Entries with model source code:
--

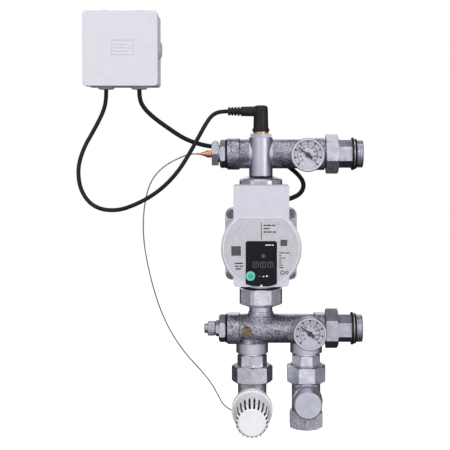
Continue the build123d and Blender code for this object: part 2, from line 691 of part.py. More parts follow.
for side, outlet_x, axis_z, turn in (("thermostat", left_outlet_x, thermostat_z, 0.0),
                                     ("lockshield", right_outlet_x, lockshield_z, 22.5)):
    down = along_down(outlet_x, 0, 0)
    front = along_front(outlet_x, 0, axis_z)
    with BuildPart() as tail:
        bevelled_prism(down, tail_flats, 8, -tail_top, -tail_bottom, turn, low_bevel=1.0, high_bevel=0.3)
        cylinder_at(down, outlet_socket_radius - 0.1, -return_z + outlet_drop - outlet_socket_depth, -tail_top)
        cylinder_at(down, boss_radius - 0.5, -tail_bottom, -valve_top)
        cylinder_at(down, tailpiece_flange_radius, -valve_top - 3.0, -valve_top)
        cylinder_at(down, outlet_bore_radius, -return_z + outlet_drop - outlet_socket_depth, -valve_top,
                    Mode.SUBTRACT)
    finish_piece(tail, side + "_tail")

    with BuildPart() as valve_nut:
        bevelled_prism(down, valve_nut_flats, 8, -valve_nut_top, -valve_nut_top + valve_nut_height, turn,
                       low_bevel=2.0, high_bevel=2.6)
        cylinder_at(down, valve_body_radius + gap, -valve_top - 3.0 - gap, -valve_nut_top + valve_nut_height,
                    Mode.SUBTRACT)
        cylinder_at(down, boss_radius - 0.5 + gap, -tail_bottom + gap, -valve_nut_top + valve_nut_height,
                    Mode.SUBTRACT)
        cylinder_at(down, tail_flats / 2 / cos(pi / 8) + gap, -valve_nut_top, -tail_bottom + gap, Mode.SUBTRACT)
    finish_piece(valve_nut, side + "_union_nut")

    with BuildPart() as valve_body:
        cylinder_at(down, valve_body_radius, -valve_top, -valve_bottom)
        bevelled_prism(down, valve_hex_flats, 6, -valve_bottom - valve_hex_height, -valve_bottom, 30,
                       low_bevel=1.6, high_bevel=2.2)
        cylinder_at(down, valve_body_radius, -valve_top, -valve_bottom - valve_hex_height)
        cylinder_at(front, boss_radius, 0, boss_front)
        cylinder_at(down, valve_bore_radius, -valve_top, -valve_bottom, Mode.SUBTRACT)
        cylinder_at(down, inlet_thread_radius, -valve_bottom - inlet_thread_length, -valve_bottom, Mode.SUBTRACT)
        cylinder_at(front, insert_hole_radius, 2.0, boss_front, Mode.SUBTRACT)
        for low, high, near, far in ((axis_z - seat_half, axis_z + seat_half, 2.0, 2.0 + web),
                                     (axis_z - seat_half - web, axis_z - seat_half, -valve_bore_radius - 1, 2.0 + web),
                                     (axis_z + seat_half, axis_z + seat_half + web, 2.0, valve_bore_radius + 1)):
            with BuildSketch(Plane.XY.offset(low)):
                with Locations((outlet_x, 0)):
                    Circle(valve_bore_radius + 1)
                with Locations((outlet_x, (near + far) / 2)):
                    Rectangle(2 * valve_bore_radius + 4, far - near, mode=Mode.INTERSECT)
            extrude(amount=high - low)
        cylinder_at(front, seat_radius, -2.0 - web, -2.0, Mode.SUBTRACT)
        cylinder_at(front, insert_hole_radius, 2.0, boss_front, Mode.SUBTRACT)
    finish_piece(valve_body, side + "_valve_body")

# ---------------------------------------------------------------- thermostatic insert and head
spindle_radius = 2.5
disc_radius = 8.2
disc_length = 3.0
spindle_travel = 1.3            # each way from the rest position
insert_bore_radius = 8.7
thermostat = along_front(left_outlet_x, 0, thermostat_z)
lockshield = along_front(right_outlet_x, 0, lockshield_z)
disc_back = -2.0 + spindle_travel + gap
head_nut_radius = 16.4
head_nut_back = 24.0
head_nut_front = 35.7
scale_ring_radius = 24.1
scale_ring_back = 36.0
scale_ring_front = 51.0
spigot_radius = 12.0
spigot_front = 60.0
wheel_back = 51.5
wheel_front = 105.0
wheel_radius = 21.8
wheel_shoulder_radius = 20.9
wheel_shoulder = 66.0
wheel_nose_radius = 18.5
wheel_nose = 98.0
wheel_disc_radius = 14.4
wheel_wall = 1.8
slot_count = 22
slot_width = 2.3
slot_back = 70.5
slot_front = 103.4
slot_depth_radius = 14.9
slot_reach = 11.0
head_sensor_radius = 11.0

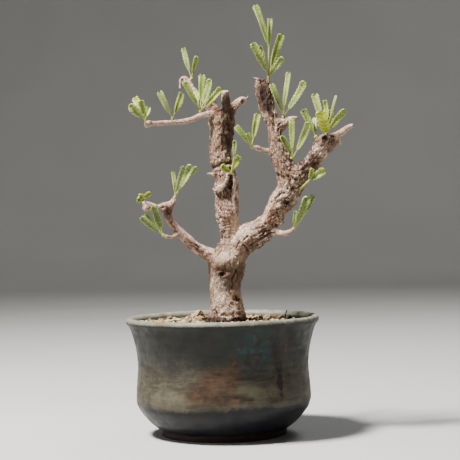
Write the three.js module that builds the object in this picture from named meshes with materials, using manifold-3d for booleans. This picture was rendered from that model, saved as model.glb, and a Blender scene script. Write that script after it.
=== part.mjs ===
// A young Senna meridionalis, trained as a small tree, in a round glazed stoneware pot.
// Millimetres, +Z up. Lengths are laid out from the pot's axis and foot; the finished group is then
// moved so that the origin is under the middle of the whole object, at the foot.
import * as THREE from "three";
import { mergeVertices } from "three/addons/utils/BufferGeometryUtils.js";
import Module from "manifold-3d";

const wasm = await Module();
wasm.setup();

// Driving dimensions of the pot
const rimRadius = 60;
const potHeight = 73;
const footRadius = 39;
const footRingWidth = 4.5;
const footRecess = 3;
const floorTop = 7;
const drainRadius = 7;
const potSides = 40;

// Soil and drain mesh
const soilLevel = 68.4;
const soilRadius = 53.6;
const grain = 6.4;
const grainRelief = 2;
const heap = { x: -15, y: 11, height: 5.5, spread: 30 };
const clearance = 0.4;
const meshSide = 28;
const meshThickness = 0.9;
const meshCells = 4;
const meshBar = 1.4;

// Tree
const rootRadius = 12.1;
const rootFoot = 44;
const trunkX = 3;
const ringStep = 6.2;
const barkRelief = 0.04;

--

Exercise description
Find each line holding the string "object" and copy it out.

Problem solution
Continue the build123d and Blender code for this object: part 2, from line 691 of part.py. More parts follow.
Write the three.js module that builds the object in this picture from named meshes with materials, using manifold-3d for booleans. This picture was rendered from that model, saved as model.glb, and a Blender scene script. Write that script after it.
// moved so that the origin is under the middle of the whole object, at the foot.